### Aim of the task:
Please give the data below again in full, exactly as it stands.

### Input rows:
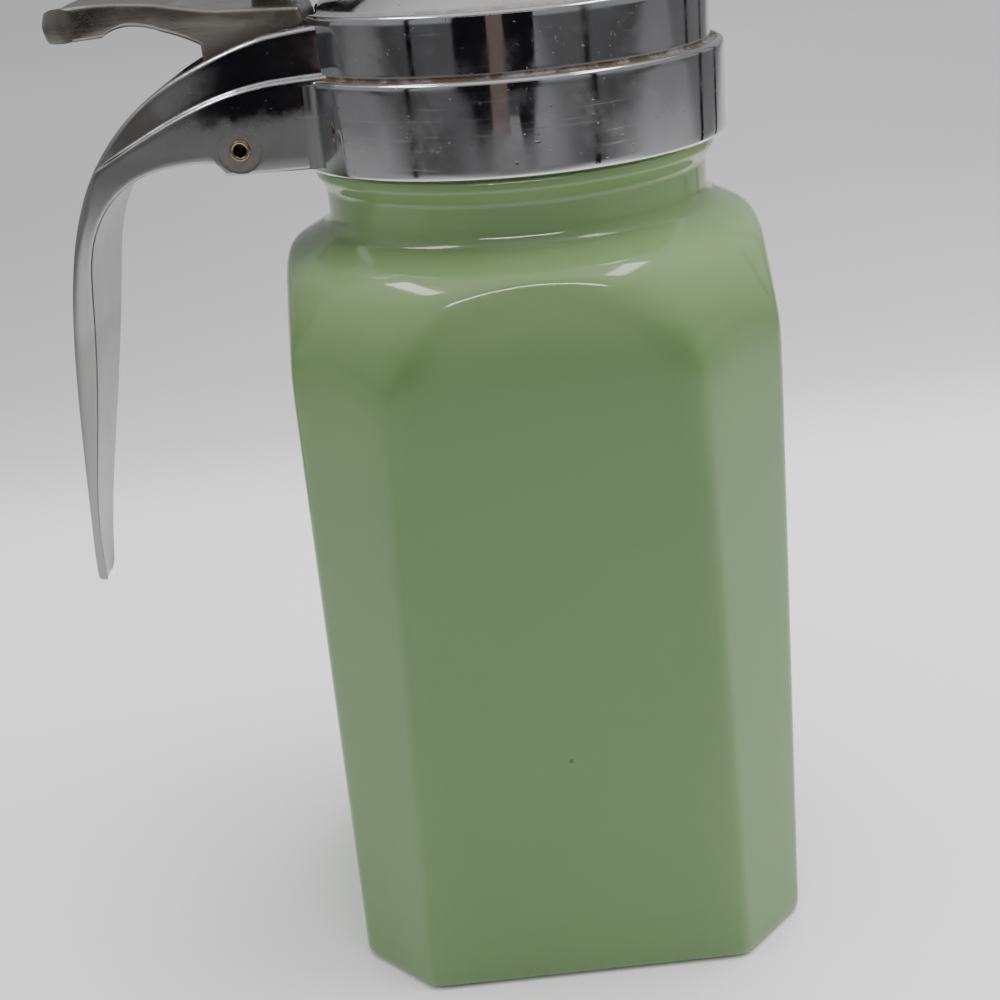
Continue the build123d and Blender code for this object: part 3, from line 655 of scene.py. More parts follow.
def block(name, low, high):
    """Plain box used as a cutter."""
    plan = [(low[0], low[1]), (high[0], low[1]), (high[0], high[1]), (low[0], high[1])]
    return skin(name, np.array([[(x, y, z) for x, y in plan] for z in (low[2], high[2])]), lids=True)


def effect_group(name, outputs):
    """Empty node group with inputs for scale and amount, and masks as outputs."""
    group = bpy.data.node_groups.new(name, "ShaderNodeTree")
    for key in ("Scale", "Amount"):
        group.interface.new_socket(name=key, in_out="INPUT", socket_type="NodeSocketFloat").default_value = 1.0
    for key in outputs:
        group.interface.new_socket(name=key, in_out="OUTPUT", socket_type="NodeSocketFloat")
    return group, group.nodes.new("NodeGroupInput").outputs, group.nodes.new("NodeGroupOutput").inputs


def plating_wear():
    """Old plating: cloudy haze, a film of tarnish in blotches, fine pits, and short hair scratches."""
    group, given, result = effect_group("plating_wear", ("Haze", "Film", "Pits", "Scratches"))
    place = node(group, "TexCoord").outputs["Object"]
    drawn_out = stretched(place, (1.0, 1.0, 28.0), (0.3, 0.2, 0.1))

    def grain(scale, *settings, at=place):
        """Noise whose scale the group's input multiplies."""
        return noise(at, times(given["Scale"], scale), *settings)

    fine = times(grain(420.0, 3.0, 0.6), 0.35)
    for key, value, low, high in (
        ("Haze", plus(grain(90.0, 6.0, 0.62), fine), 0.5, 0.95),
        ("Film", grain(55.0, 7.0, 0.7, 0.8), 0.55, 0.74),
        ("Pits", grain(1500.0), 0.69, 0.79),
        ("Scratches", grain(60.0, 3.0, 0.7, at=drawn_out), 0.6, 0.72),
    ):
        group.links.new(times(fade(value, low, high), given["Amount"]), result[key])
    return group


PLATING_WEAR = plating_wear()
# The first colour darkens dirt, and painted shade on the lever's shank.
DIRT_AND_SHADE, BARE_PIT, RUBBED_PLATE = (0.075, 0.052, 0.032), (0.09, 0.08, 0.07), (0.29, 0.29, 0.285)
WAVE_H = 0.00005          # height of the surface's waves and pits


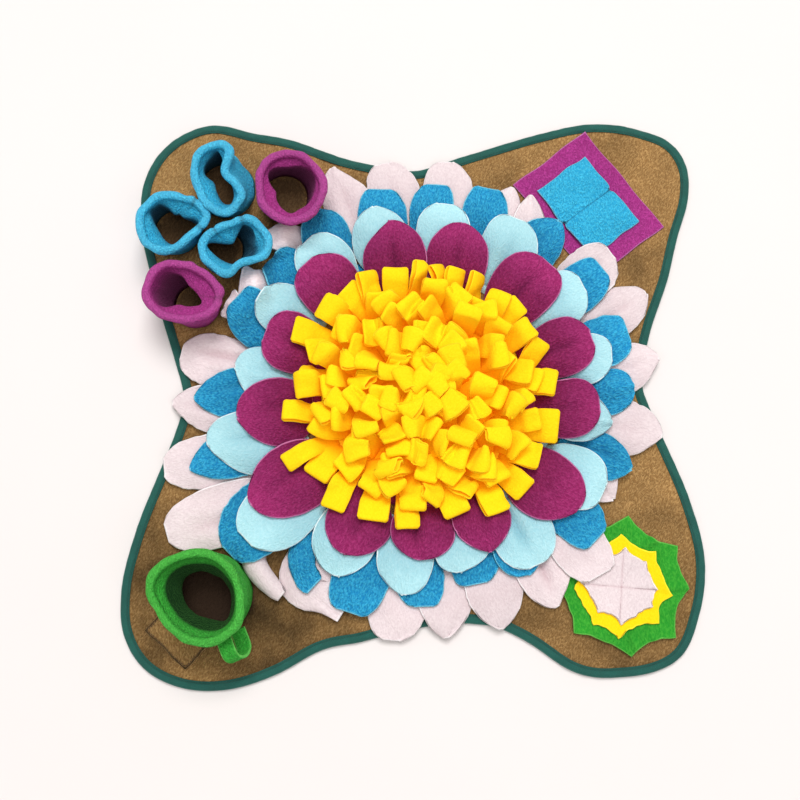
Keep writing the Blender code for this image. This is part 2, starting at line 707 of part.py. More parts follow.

### Full answer:
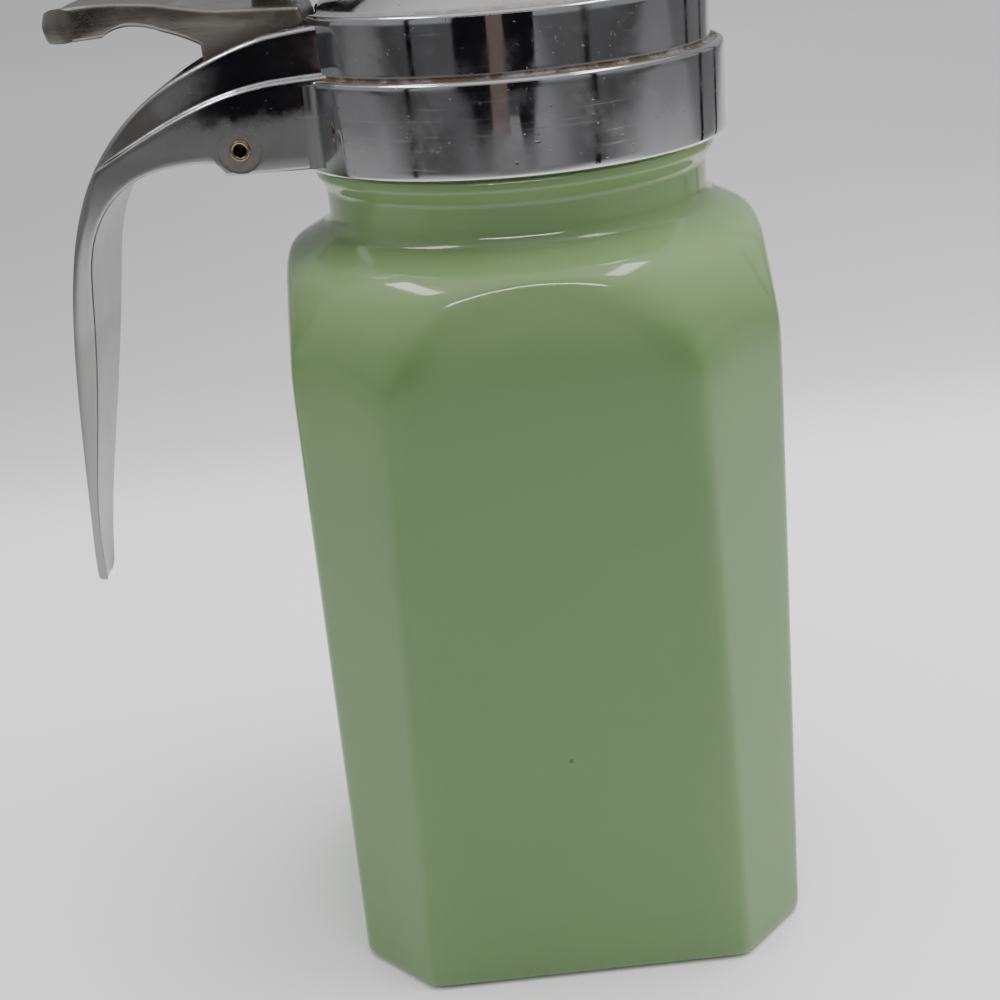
Continue the build123d and Blender code for this object: part 3, from line 655 of scene.py. More parts follow.
def block(name, low, high):
    """Plain box used as a cutter."""
    plan = [(low[0], low[1]), (high[0], low[1]), (high[0], high[1]), (low[0], high[1])]
    return skin(name, np.array([[(x, y, z) for x, y in plan] for z in (low[2], high[2])]), lids=True)


def effect_group(name, outputs):
    """Empty node group with inputs for scale and amount, and masks as outputs."""
    group = bpy.data.node_groups.new(name, "ShaderNodeTree")
    for key in ("Scale", "Amount"):
        group.interface.new_socket(name=key, in_out="INPUT", socket_type="NodeSocketFloat").default_value = 1.0
    for key in outputs:
        group.interface.new_socket(name=key, in_out="OUTPUT", socket_type="NodeSocketFloat")
    return group, group.nodes.new("NodeGroupInput").outputs, group.nodes.new("NodeGroupOutput").inputs


def plating_wear():
    """Old plating: cloudy haze, a film of tarnish in blotches, fine pits, and short hair scratches."""
    group, given, result = effect_group("plating_wear", ("Haze", "Film", "Pits", "Scratches"))
    place = node(group, "TexCoord").outputs["Object"]
    drawn_out = stretched(place, (1.0, 1.0, 28.0), (0.3, 0.2, 0.1))

    def grain(scale, *settings, at=place):
        """Noise whose scale the group's input multiplies."""
        return noise(at, times(given["Scale"], scale), *settings)

    fine = times(grain(420.0, 3.0, 0.6), 0.35)
    for key, value, low, high in (
        ("Haze", plus(grain(90.0, 6.0, 0.62), fine), 0.5, 0.95),
        ("Film", grain(55.0, 7.0, 0.7, 0.8), 0.55, 0.74),
        ("Pits", grain(1500.0), 0.69, 0.79),
        ("Scratches", grain(60.0, 3.0, 0.7, at=drawn_out), 0.6, 0.72),
    ):
        group.links.new(times(fade(value, low, high), given["Amount"]), result[key])
    return group


PLATING_WEAR = plating_wear()
# The first colour darkens dirt, and painted shade on the lever's shank.
DIRT_AND_SHADE, BARE_PIT, RUBBED_PLATE = (0.075, 0.052, 0.032), (0.09, 0.08, 0.07), (0.29, 0.29, 0.285)
WAVE_H = 0.00005          # height of the surface's waves and pits


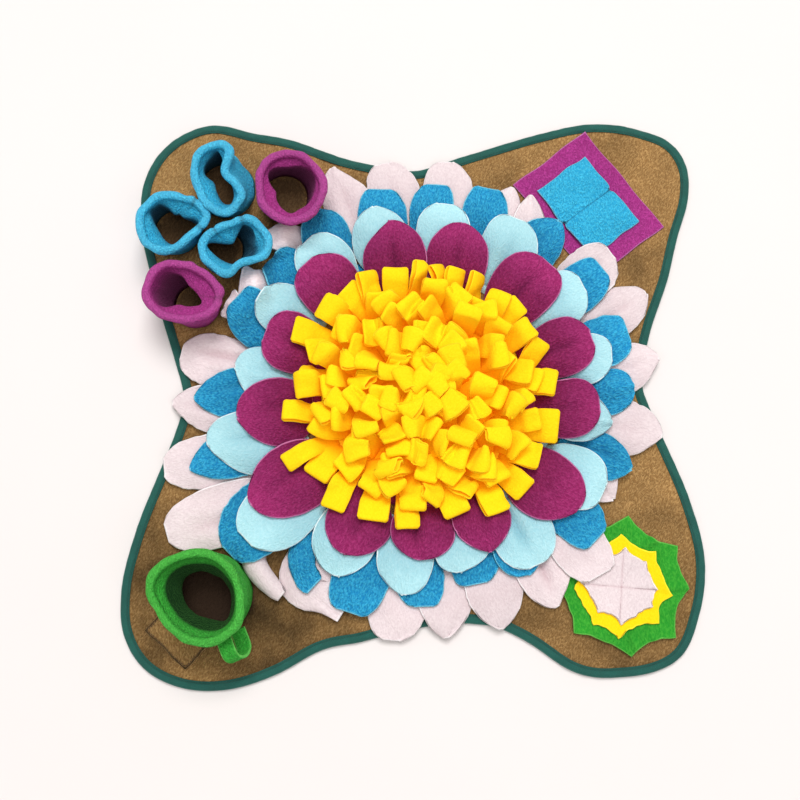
Keep writing the Blender code for this image. This is part 2, starting at line 707 of part.py. More parts follow.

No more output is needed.